What these disturbing stories have in common is the extent to which they require children to make decisions that are innately sexual, involving as they do the most intimate of anatomical characteristics. If a preteen boy can consent to the removal of his penis, by what possible standard is he unable to consent to sex with an adult man or woman? Sexual consent is, of course, a moral reality, present whether or not human beings acknowledge it. Yet the age of consent is a mere political construct. Majorities can raise or lower it as they wish. An ideology that places children’s bodies beyond the reach of their parents will not easily be contained in this fallen world. Nor will one that makes children the irrevocable arbiters of their physical destinies.
That the physical destinies pursued by transgender men and women are often barbarous is a fact that cannot be overstated. Neither can it be hidden behind such antiseptic euphemisms as “gender confirmation” (on the left) or “the excision of healthy tissue” (on the right). Instead, the transgender individual who seeks surgical ratification of his or her delusions asks a doctor to mutilate, and even destroy, whatever body part does not conform to his or her desires. It is no wonder that a 30-year study published earlier this decade found a highly elevated suicide rate among patients who underwent such procedures. As the distinguished Johns Hopkins psychiatrist Paul McHugh wrote in 2015, “it proves not easy or wise to live in a counterfeit sexual garb.” Or as a transgender correspondent recently confessed to one of Slate’s arch-progressive advice columns following “his” surgically induced menopause, “I feel dried up, neutered, broken, and empty.”
It is not the case that every transgender individual will choose to endure surgery. Yet it is the case that transgenderism is socially contagious, that it is advancing with astonishing rapidity, and that surgical interventions will surely proliferate as a result. Conservatives are not to blame for the fact that 12 percent of Millennials now identify as “transgender or gender non-conforming,” according to a recent GLAAD survey. We are to blame, however, if our conciliatory language impairs our ability to declare that this is wrong. It is not real. We have to stop it. If the transgender man or woman really is “held” or “trapped” or “born” in the wrong body, let us say so and accept the cultural and medical consequences. But if the central transgender assertion is a lie — if it derives from the same fantasy that says a man can float like a soap bubble — then God forgive us if we utter a word in its favor.
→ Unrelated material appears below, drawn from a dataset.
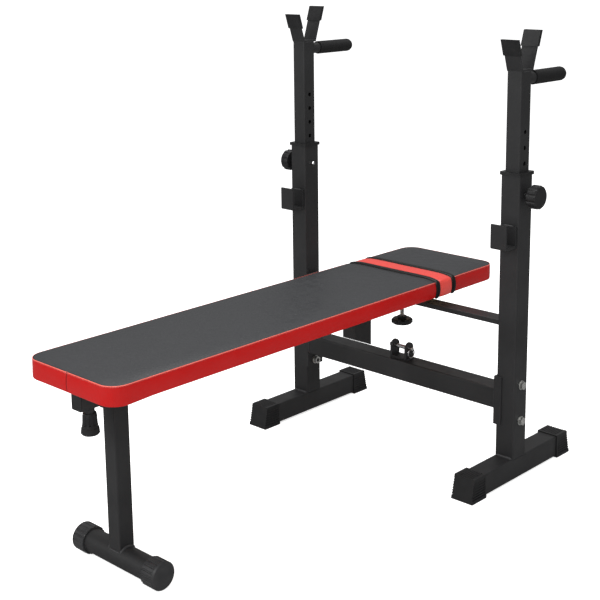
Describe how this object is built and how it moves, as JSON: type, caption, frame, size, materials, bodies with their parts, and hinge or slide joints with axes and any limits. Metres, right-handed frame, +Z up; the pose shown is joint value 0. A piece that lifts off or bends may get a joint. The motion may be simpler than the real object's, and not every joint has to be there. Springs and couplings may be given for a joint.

To be sure, conservatives will pay a price for their stubbornness. A transgender movement that holds public opinion in its grasp may well increase the legal pressure on nonconformists should that grip begin to loosen. Jobs may be lost or friendships ruined. Our own children may one day condemn us. What is at stake, however, is the irreplaceable right to say of one thing, “true,” and of another, “false” — to define the basic realities from which our politics proceed. A man is a man. A woman is a woman. Let us not pretend otherwise.
When Big Brother arrives in the 21st century, he will appear not on posters but in grammar handbooks, HR manuals, and social media. Not as a tormentor but as a disappointed neighbor or friend.
No matter. We still mustn’t submit to him.